— START OF ENTRIES SUPPLIED —

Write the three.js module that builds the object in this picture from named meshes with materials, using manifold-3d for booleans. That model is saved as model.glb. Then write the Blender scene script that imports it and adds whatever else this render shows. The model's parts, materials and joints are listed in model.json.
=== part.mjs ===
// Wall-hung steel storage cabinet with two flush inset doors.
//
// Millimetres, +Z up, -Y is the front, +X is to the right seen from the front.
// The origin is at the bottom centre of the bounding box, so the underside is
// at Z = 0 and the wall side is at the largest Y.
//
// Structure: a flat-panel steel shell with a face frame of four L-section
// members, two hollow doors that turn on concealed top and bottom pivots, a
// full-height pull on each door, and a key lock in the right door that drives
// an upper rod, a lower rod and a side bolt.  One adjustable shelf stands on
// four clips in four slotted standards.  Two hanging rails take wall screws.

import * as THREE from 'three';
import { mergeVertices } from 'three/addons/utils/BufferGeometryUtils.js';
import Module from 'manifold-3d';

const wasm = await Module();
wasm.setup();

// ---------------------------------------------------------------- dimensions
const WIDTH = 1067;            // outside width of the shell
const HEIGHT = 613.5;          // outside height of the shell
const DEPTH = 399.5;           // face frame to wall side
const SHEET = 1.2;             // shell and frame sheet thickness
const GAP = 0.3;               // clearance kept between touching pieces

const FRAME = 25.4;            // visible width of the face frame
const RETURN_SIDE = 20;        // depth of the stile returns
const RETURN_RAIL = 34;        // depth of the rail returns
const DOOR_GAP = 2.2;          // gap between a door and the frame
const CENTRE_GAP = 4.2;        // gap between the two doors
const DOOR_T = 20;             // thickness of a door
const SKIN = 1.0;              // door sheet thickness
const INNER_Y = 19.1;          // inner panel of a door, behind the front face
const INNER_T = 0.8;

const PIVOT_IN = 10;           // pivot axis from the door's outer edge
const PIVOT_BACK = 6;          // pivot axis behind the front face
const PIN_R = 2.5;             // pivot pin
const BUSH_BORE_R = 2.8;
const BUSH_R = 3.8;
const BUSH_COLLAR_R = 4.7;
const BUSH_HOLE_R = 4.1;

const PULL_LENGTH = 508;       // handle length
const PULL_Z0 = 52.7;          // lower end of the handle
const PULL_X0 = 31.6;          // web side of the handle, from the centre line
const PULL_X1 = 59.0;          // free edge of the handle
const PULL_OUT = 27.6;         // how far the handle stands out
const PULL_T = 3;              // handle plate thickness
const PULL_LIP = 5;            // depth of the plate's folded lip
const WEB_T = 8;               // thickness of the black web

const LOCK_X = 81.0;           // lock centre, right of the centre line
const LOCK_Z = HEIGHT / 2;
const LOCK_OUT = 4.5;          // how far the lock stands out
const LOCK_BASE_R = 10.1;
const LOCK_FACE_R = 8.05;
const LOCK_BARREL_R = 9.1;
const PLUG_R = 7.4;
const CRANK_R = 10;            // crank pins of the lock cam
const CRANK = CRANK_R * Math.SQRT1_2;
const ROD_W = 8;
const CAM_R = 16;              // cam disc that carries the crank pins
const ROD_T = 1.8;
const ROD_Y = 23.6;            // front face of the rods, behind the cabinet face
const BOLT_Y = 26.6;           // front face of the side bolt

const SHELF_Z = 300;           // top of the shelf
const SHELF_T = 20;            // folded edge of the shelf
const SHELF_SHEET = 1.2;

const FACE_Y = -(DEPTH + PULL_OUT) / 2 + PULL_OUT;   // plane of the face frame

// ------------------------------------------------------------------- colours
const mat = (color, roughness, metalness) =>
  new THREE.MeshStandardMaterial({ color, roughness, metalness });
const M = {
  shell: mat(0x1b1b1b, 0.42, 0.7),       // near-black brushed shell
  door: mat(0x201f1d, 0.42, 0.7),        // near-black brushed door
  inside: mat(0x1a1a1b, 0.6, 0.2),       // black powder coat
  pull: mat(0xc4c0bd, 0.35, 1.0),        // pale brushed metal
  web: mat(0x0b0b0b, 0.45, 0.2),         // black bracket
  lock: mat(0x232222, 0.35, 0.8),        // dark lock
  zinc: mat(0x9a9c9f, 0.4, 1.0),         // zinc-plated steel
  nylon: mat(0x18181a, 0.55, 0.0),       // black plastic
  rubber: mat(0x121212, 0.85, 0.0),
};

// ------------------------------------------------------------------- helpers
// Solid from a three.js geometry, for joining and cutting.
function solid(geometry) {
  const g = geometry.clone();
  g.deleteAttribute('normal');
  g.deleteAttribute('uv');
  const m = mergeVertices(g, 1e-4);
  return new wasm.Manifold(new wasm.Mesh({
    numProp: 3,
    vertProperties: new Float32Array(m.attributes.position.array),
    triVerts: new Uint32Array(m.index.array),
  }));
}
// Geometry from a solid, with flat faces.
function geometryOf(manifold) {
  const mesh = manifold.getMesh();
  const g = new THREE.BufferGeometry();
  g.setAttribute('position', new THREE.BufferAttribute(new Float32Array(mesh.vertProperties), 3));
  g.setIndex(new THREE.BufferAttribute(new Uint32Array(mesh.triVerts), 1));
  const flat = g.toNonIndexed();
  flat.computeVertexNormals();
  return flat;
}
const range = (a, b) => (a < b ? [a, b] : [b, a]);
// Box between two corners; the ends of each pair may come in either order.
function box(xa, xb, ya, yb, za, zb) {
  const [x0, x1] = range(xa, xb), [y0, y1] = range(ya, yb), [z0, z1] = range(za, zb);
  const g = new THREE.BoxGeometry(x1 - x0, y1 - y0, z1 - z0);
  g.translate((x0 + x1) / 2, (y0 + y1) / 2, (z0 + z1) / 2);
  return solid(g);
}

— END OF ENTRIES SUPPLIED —
— START OF ENTRIES SUPPLIED —

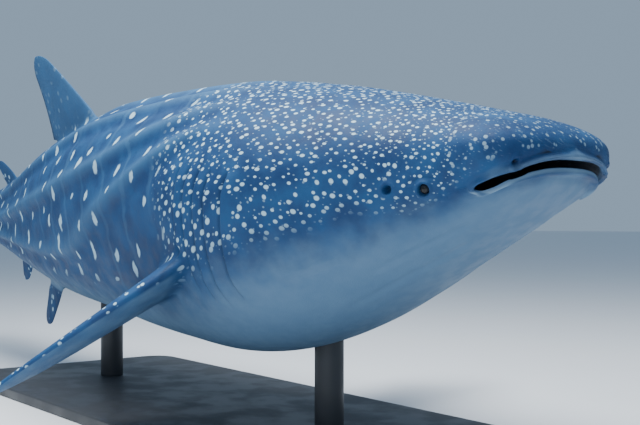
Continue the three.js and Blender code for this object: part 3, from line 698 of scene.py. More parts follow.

— END OF ENTRIES SUPPLIED —

__EXERCISE TASK__:
Starting at the line that contains "Write the three.js" and ending at the line that contains "take wall screws.", repeat each line exactly, both ends included, and nothing else.

__OUTPUT BELOW__:
Write the three.js module that builds the object in this picture from named meshes with materials, using manifold-3d for booleans. That model is saved as model.glb. Then write the Blender scene script that imports it and adds whatever else this render shows. The model's parts, materials and joints are listed in model.json.
=== part.mjs ===
// Wall-hung steel storage cabinet with two flush inset doors.
//
// Millimetres, +Z up, -Y is the front, +X is to the right seen from the front.
// The origin is at the bottom centre of the bounding box, so the underside is
// at Z = 0 and the wall side is at the largest Y.
//
// Structure: a flat-panel steel shell with a face frame of four L-section
// members, two hollow doors that turn on concealed top and bottom pivots, a
// full-height pull on each door, and a key lock in the right door that drives
// an upper rod, a lower rod and a side bolt.  One adjustable shelf stands on
// four clips in four slotted standards.  Two hanging rails take wall screws.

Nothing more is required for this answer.